Recovery of secular deformation field of Mojave Shear Zone in Southern California from historical terrestrial and GPS measurements

Abstract

AbstractThe 1992 Mw 7.3 Landers and 1999 Mw 7.1 Hector Mine earthquakes struck the Eastern California Shear Zone (ECSZ) in the Mojave Desert, Southern California. Coseismic and postseismic deformation from these events affect efforts to use Global Positioning System (GPS) observations collected since these events to establish a secular surface velocity field, especially in the near field of the coseismic ruptures. We devise block motion models constrained by both historical pre‐Landers triangulation and trilateration observations and post‐Landers GPS measurements to recover the secular deformation field and differentiate the postseismic transients in the Mojave region.
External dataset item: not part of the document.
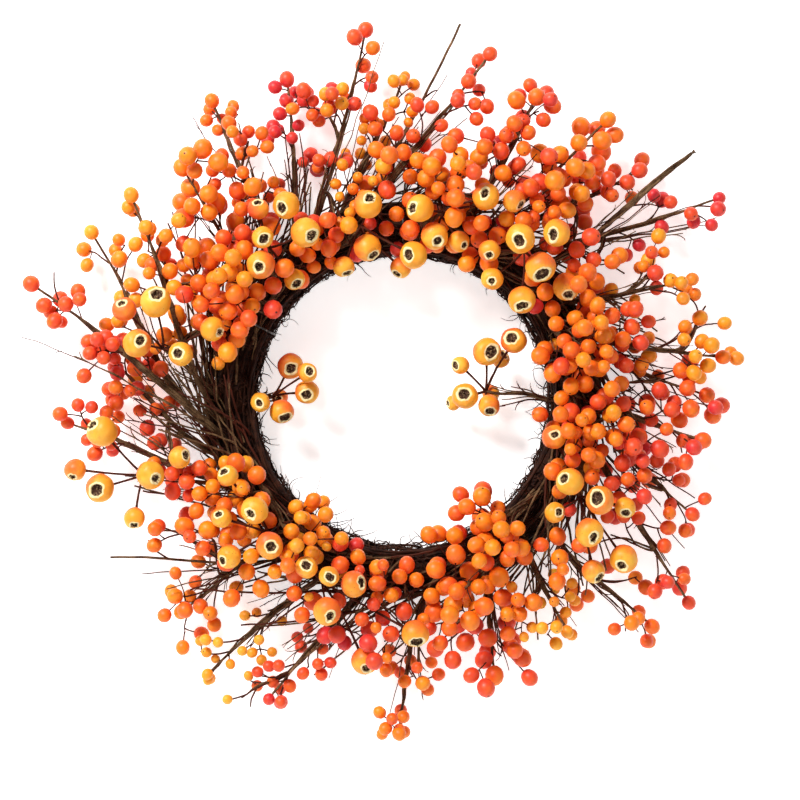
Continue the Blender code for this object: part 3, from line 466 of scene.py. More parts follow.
class Clearance:
    """The stems and berries placed so far, as capsules that the next piece is kept off."""

    def __init__(self) -> None:
        """Starts with nothing placed."""
        self.starts = np.zeros((0, 3))
        self.ends = np.zeros((0, 3))
        self.radii = np.zeros(0)
        self.owners = np.zeros(0, int)
        self.berry = np.zeros(0, bool)

    def add(self, points: Sequence[Vector], radius: float, owner: int, berry: bool = False) -> None:
        """Adds a line of capsules, or one ball.

        Args:
            points: The line's points, or one centre.
            radius: Radius of the capsules.
            owner: Their pick's number, negative for the ring's own pieces.
            berry: Whether they are berries.
        """
        rows = np.array([tuple(p) for p in points], float)
        starts, ends = (rows, rows) if len(rows) == 1 else (rows[:-1], rows[1:])
        self.starts = np.vstack([self.starts, starts])
        self.ends = np.vstack([self.ends, ends])
        self.radii = np.append(self.radii, np.full(len(starts), radius))
        self.owners = np.append(self.owners, np.full(len(starts), owner))
        self.berry = np.append(self.berry, np.full(len(starts), berry))

    def distances(self, start: np.ndarray, end: np.ndarray) -> np.ndarray:
        """Distance from a segment to the axis of each capsule.

        Args:
            start: One end of the segment.
            end: Its other end.

        Returns:
            One for each capsule.
        """
        along = end - start
        others = self.ends - self.starts
        offset = start - self.starts
        aa = along @ along
        ee = np.maximum((others * others).sum(1), 1e-18)
        ff = (others * offset).sum(1)
        cc = offset @ along
        bb = others @ along
        denominator = aa * ee - bb * bb
        s = np.where(denominator > 1e-16, (bb * ff - cc * ee) / np.maximum(denominator, 1e-16), 0)
        s = np.clip(s, 0, 1)
        t = np.clip((bb * s + ff) / ee, 0, 1)
        if aa > 1e-18:
            s = np.clip((bb * t - cc) / aa, 0, 1)
        gaps = offset + s[:, None] * along - t[:, None] * others
        return np.sqrt((gaps * gaps).sum(1))

    def is_clear(
        self,
        points: Sequence[Vector],
        radius: float,
        gap: float,
        owner: int | None = None,
        own_stem_share: float | None = None,
    ) -> bool:
        """Whether a line or ball keeps its gap.

        Args:
            points: The line's points, or one centre.
            radius: Its radius.
            gap: The room it needs.
            owner: The pick whose own stems it may touch.
            own_stem_share: How near them its middle may come, as a share of its radius.

        Returns:
            True if nothing is in its way.
        """
        rows = np.array([tuple(p) for p in points], float)
        if len(rows) == 1:
            rows = np.vstack([rows, rows])
        for start, end in zip(rows[:-1], rows[1:]):
            room = self.distances(start, end) - self.radii - radius - gap
            if owner is not None:
                own_stems = (self.owners == owner) & ~self.berry
                room[own_stems] = 1.0
                if own_stem_share is not None:
                    axis = self.distances(start, end)[own_stems]
                    if (axis < own_stem_share * radius).any():
                        return False
            if (room < 0).any():
                return False
        return True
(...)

Postseismic transients are found to remain in the Southern California Earthquake Center Crustal Motion Map Version 4, Plate Boundary Observatory, and Scripps Orbit and Permanent Array Center GPS velocity solutions in the form of 2–3 mm/yr excess right‐lateral shear across the Landers and Hector Mine coseismic ruptures. The cumulative deformation rate across the Mojave ECSZ is 13.2–14.4 mm/yr, at least twice the geologic rate since the late Pleistocene (≤6.2 ± 1.9 mm/yr). Postseismic GPS time series based on our secular velocity field reveal enduring late‐stage transient motions in the near field of the coseismic ruptures that provide new constraints on the rheological structure of the lower crust and upper mantle.